投票日の朝、各投票所に一番乗りした人だけができる役割がある。投票箱の中身が空であることを確認する「零票確認」だ。2019年の参院選では「#零票確認ガチ勢」のハッシュタグ(検索目印)を付けたツイッター投稿が盛り上がりを見せた。早起きが苦手な記者(39)が挑戦してみた。(編集局コンテンツセンター・佐藤理史)
まずは作戦だ。何時に到着する必要があるのか。19年の投稿を調べると「午前3時から並んだ」という真のガチ(本気)派から、「5分前に到着しただけなのに申し訳ない」という偶然派までいて、悩ましい。
仙台初売りで徹夜組はざらだが、さすがにやり過ぎか。仙台市内の投票所は173カ所。住んでいる地区によっても、ばらつきが大きそうだ。選挙人名簿登録者数を見ると、有権者(ライバル)は6460人。「この中にガチ勢がいるのか」という不安と「できるだけ寝ていたい」という欲求が交錯する。
「切りよく1時間前」を狙う人がいると見越し、「1時間10分前」に定めた。小ずるい印象は否めないが、外聞より勝負に徹した。
31日午前5時半、起床。ささっと身支度を済ませ、自宅から徒歩5分ほどの小学校を目指す。通りの角を曲がり、正門前に視線を向ける。「人影は…ない!」。1番手をゲットし、小さくガッツポーズをした。
後はひたすら待つべし。
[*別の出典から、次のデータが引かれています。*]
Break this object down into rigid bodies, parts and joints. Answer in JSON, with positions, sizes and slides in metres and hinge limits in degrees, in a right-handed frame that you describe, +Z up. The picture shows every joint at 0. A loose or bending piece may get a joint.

気温は8度。肌寒いが、真冬でなくて良かったと前向きに捉える。キャンプ用の椅子に座り、河北新報の朝刊を広げ、温かいコーヒーをすする。優雅なひとときを過ごした。
2番手の人が現れたのは午前6時半ごろ。仙台市議の渡辺博さん(71)だった。今回初めて零票確認のため一番乗りを目指したといい、「悔しい」と冗談半分に語った。ちょっぴり申し訳ない気分だ。その後、開始前に10人ほどが列を作った。
午前7時。いよいよ出番だ。零票確認は公選法の施行令第34条で「投票管理者は、選挙人が投票をする前に、投票所内にいる選挙人の面前で投票箱を開き、その中に何も入っていないことを示さなければならない」と規定されている。空虚確認とも呼ばれる。
記入した投票用紙を手に投票箱に向き合う。選管職員がマジシャンのような手つきで、箱をこちらに向ける。上部ではなく、側面ががばっと開いている。
じっくりと中をのぞき込む。何も入っていない。空虚だ。
念のため、腕を入れて回してみる。箱の材質は再利用の古紙で、軽くたたくとコツコツと硬い感触がした。隙間はない。種も仕掛けもない。「確認しました」。重々しい口調で伝えると、選管職員が手早く2カ所に鍵をかけた。
今回の投票は衆院選の小選挙区と比例代表、最高裁裁判官の国民審査に加え、宮城県は知事選が重なっている。一度の早起きで4箱はお得感があると喜んでいたら、思わぬ事態が。知事選と国民審査2箱分の零票確認を、後からきた男性に先を越されてしまった。国民審査の記入に迷った一瞬のすきを突かれた。
「ぐぬぬ」と思ったが、4箱を独占するより他の人にも体験してもらった方がいいか、と思い直した。「投票箱に何も入っていないことの確認書」に住所と氏名を書き込んでお役御免となった。
公正な選挙は民主主義の根幹だ。零票確認は一番乗りの特権ではなく、選挙のいかさまを防ぐ重要な役目だ。その一端を担ったという達成感が湧き上がる。空っぽだった投票箱が、できるだけ多くの票で満たされることを純粋に願った。
投票所を出て、忘れてはいけない最後の仕事に取りかかる。スマートフォンを取り出し、空き箱の写真を添えてツイッターに投稿。
「おはようございます
投票に行ってきました
みなさんも投票に行きましょう
#零票確認ガチ勢」
撮影を禁止している投票所もあるが、今回は他の人が映り込まないよう注意されただけだった。次回以降の選挙で撮影を希望する場合は、事前に選管に確認しておくのがお勧め。